Frequently Asked Questions
What is the difference between GIN and GiST indexes for full-text search?
GIN indexes provide superior query performance for keyword searches and are optimized for read-heavy workloads. They store complete inverted lists for each lexeme, enabling rapid document identification. GiST indexes offer better performance for mixed workloads with frequent updates and require less storage space, but typically provide slower query execution for pure text searches.
How can I search across multiple languages in a single query?
Use the PGroonga extension for comprehensive multilingual support, or configure multiple text search configurations for different languages within standard PostgreSQL. PGroonga enables simultaneous searches across languages without separate configurations, while standard approaches require union queries across language-specific indexed columns.
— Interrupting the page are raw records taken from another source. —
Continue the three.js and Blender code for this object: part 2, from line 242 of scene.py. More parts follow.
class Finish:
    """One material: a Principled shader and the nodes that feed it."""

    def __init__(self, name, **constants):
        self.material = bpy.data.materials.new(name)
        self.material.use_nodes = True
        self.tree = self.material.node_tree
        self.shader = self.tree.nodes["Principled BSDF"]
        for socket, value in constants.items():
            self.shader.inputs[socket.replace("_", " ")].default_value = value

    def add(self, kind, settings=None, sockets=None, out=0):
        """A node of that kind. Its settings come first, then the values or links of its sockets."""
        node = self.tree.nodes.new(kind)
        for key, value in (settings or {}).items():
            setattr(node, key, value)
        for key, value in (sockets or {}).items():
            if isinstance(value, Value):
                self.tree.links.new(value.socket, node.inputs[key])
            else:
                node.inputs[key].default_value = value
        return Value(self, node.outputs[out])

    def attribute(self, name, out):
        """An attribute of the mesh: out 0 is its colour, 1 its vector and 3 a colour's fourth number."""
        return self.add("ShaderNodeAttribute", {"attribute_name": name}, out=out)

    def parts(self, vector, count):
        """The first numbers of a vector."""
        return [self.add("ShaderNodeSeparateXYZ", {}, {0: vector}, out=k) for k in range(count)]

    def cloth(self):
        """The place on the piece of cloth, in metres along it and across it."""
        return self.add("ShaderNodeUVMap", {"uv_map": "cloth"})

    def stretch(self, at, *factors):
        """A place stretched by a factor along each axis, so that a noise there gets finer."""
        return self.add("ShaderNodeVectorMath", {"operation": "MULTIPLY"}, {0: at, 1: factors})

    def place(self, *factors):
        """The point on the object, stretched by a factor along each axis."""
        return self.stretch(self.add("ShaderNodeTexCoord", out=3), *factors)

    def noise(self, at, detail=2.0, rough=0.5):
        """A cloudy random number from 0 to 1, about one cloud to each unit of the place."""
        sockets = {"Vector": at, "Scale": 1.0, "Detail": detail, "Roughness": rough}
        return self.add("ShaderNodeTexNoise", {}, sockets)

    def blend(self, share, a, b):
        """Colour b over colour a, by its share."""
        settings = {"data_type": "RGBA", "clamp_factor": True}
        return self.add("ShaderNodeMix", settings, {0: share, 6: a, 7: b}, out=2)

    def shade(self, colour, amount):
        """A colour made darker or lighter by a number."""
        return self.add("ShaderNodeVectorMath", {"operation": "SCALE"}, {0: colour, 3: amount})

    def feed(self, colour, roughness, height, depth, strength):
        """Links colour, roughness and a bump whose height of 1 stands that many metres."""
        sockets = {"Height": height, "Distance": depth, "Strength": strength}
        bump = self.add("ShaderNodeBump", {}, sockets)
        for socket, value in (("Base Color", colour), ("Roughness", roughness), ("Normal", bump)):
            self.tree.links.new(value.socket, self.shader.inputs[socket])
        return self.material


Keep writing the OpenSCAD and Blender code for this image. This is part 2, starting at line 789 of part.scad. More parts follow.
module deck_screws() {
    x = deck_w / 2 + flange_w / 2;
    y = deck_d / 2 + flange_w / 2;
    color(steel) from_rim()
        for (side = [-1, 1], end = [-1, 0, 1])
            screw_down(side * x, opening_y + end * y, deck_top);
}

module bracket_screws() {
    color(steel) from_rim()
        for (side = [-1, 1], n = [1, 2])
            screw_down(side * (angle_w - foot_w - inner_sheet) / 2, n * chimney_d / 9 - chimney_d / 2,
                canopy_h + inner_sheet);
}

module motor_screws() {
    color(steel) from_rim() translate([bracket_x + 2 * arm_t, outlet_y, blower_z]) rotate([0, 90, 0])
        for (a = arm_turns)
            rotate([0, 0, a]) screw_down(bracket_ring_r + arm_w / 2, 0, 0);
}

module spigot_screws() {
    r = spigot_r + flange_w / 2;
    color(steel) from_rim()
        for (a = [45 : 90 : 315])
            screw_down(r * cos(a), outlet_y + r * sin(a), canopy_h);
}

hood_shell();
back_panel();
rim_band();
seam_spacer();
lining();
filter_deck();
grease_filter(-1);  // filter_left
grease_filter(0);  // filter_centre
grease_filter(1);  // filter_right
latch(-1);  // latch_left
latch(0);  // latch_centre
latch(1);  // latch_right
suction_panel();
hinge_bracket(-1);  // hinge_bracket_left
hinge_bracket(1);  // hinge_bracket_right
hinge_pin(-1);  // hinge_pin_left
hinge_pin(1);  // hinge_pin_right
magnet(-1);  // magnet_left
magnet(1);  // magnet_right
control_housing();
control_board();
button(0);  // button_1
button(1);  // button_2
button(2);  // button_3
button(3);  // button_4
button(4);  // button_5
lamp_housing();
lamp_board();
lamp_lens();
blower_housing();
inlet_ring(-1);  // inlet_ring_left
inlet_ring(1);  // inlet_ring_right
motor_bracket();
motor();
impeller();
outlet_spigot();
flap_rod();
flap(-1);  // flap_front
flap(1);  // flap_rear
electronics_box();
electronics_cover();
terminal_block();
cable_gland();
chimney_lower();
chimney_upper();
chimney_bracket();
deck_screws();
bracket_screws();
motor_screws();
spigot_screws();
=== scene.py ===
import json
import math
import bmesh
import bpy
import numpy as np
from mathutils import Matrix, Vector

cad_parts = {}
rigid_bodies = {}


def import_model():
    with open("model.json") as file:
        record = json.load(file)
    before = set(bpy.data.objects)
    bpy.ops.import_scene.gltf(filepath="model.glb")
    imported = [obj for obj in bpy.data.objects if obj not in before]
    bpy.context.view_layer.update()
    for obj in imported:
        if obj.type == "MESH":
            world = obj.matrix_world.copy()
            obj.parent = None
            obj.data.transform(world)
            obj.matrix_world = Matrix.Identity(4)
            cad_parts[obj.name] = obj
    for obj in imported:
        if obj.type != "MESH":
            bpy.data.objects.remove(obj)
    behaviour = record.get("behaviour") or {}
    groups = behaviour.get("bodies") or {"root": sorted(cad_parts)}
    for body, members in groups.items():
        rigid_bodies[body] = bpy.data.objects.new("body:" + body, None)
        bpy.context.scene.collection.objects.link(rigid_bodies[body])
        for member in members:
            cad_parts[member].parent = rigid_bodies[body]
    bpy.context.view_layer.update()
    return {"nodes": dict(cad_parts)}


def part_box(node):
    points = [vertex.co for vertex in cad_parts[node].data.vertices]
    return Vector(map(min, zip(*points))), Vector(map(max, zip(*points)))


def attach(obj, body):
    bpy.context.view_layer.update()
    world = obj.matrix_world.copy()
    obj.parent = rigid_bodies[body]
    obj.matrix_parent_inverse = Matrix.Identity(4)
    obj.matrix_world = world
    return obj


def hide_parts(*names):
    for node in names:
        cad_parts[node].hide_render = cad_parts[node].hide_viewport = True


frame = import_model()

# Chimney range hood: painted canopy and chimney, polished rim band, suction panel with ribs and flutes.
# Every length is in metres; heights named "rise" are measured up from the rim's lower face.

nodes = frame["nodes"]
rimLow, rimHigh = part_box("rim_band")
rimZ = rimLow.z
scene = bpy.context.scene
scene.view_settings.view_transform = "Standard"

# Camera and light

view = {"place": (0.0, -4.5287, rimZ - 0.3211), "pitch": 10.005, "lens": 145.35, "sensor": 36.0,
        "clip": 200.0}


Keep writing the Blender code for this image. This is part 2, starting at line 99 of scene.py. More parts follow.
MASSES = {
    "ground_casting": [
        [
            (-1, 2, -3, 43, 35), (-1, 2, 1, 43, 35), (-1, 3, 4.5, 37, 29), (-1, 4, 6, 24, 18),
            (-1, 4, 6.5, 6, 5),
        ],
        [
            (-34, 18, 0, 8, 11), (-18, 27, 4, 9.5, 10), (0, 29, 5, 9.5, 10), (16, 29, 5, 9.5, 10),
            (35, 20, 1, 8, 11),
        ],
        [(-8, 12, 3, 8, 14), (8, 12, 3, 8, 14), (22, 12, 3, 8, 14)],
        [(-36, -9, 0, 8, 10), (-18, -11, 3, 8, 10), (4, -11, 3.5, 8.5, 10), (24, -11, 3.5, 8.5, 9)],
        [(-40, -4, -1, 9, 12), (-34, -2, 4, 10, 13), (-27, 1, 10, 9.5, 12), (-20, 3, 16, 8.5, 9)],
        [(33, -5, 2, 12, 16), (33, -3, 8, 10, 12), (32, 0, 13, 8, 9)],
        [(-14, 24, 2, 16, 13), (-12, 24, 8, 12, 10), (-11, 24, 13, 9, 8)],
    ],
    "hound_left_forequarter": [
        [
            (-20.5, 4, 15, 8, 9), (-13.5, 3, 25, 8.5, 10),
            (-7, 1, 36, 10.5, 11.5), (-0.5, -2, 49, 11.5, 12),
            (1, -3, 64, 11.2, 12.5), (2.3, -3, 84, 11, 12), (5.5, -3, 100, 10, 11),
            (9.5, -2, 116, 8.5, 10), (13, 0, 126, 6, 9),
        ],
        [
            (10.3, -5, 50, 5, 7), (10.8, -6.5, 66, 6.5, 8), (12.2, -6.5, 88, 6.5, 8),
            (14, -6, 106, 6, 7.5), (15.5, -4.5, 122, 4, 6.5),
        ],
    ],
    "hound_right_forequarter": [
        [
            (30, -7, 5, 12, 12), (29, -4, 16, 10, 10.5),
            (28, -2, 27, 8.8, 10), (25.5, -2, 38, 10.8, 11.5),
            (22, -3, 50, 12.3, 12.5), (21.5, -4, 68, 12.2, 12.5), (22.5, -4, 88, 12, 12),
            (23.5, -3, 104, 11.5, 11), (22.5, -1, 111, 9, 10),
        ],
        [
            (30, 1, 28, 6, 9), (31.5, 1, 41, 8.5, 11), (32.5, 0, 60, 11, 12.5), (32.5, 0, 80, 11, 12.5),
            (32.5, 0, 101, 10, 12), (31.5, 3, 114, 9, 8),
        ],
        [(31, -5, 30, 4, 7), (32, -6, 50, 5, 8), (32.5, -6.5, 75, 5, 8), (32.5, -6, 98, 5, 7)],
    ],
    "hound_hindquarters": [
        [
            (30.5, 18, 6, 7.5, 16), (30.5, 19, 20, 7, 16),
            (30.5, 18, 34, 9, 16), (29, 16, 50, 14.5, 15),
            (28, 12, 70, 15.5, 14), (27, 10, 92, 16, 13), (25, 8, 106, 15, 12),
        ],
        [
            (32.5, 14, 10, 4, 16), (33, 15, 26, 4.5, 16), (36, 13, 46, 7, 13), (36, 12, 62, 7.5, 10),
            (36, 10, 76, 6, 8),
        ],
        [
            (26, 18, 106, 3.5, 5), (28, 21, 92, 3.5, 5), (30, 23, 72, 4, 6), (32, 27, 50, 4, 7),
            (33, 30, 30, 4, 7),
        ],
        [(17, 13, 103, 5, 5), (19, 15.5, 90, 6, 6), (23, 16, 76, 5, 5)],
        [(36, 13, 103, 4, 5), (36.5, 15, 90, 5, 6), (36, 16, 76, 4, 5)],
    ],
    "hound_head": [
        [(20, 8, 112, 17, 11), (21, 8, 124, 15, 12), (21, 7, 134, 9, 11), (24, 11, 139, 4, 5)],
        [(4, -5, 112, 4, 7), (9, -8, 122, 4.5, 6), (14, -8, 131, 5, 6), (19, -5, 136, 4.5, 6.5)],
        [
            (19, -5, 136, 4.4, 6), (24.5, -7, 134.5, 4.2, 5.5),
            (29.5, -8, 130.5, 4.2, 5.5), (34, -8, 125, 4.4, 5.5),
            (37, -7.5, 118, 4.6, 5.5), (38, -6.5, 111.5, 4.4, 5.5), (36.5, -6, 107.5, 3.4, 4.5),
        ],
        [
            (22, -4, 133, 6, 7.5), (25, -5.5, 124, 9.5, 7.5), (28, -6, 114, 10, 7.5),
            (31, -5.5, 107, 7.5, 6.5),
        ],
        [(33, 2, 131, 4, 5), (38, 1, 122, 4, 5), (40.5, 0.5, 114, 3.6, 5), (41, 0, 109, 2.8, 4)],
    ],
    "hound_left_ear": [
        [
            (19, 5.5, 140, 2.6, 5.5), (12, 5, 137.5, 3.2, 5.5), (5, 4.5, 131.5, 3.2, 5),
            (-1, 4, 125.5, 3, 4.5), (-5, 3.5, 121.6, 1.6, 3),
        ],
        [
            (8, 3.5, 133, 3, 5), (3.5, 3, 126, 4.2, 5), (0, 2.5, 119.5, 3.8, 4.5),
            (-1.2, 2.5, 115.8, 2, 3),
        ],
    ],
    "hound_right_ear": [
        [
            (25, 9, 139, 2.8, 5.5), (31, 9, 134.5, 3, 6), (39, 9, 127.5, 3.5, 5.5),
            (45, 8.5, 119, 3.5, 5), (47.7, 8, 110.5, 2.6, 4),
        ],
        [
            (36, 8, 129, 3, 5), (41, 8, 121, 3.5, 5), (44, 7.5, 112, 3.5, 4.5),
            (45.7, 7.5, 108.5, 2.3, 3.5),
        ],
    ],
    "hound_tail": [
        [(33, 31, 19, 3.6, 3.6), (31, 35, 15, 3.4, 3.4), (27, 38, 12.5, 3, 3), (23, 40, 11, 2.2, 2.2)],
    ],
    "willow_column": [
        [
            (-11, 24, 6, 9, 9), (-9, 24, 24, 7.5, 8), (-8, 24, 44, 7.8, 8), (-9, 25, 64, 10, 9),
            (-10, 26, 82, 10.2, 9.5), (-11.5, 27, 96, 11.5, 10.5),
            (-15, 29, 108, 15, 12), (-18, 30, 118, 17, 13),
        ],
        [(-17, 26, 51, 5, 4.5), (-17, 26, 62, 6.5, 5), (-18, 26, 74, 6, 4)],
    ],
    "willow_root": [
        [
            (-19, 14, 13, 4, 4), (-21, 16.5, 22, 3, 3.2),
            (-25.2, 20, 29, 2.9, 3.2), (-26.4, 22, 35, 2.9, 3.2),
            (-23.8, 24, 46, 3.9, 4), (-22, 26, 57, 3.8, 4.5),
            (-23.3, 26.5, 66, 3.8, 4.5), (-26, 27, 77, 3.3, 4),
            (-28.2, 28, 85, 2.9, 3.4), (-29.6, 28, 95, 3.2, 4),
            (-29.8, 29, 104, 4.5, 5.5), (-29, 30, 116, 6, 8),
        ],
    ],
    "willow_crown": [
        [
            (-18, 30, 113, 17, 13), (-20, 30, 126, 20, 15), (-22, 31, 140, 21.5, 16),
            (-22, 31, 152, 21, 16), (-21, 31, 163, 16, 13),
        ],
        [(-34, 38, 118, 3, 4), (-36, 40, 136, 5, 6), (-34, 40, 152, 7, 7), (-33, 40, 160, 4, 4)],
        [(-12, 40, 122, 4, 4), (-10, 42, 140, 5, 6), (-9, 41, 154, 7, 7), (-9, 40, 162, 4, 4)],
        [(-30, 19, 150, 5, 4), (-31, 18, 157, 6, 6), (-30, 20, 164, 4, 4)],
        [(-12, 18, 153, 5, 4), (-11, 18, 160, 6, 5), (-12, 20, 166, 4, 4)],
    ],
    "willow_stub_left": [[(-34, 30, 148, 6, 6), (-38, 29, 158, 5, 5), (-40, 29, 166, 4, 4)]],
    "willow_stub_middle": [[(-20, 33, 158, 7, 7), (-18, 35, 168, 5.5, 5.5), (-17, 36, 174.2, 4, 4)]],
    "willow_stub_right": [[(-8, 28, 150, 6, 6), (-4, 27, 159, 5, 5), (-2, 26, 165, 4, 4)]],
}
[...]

What are the best practices for handling large documents in full-text search?
Break large documents into logical sections and index them separately, use generated columns to precompute tsvector values, implement appropriate chunking strategies that preserve semantic context, and consider using materialized views for complex multi-table document compositions. Monitor memory usage during indexing operations for very large text collections.
How do I implement fuzzy matching and handle misspellings?
Combine PostgreSQL's full-text search with the pg_trgm extension for similarity-based matching. Use similarity functions alongside traditional text search operators, implement hybrid scoring that weights exact matches higher than similarity matches, and consider phonetic matching algorithms for names and specialized terminology.
Can I use PostgreSQL full-text search for real-time applications?
Yes, PostgreSQL full-text search supports real-time applications through properly configured indexes and efficient query patterns. Use generated columns for precomputed search vectors, implement appropriate caching strategies, monitor query performance under load, and consider read replicas for high-query-volume scenarios while maintaining write performance on primary instances.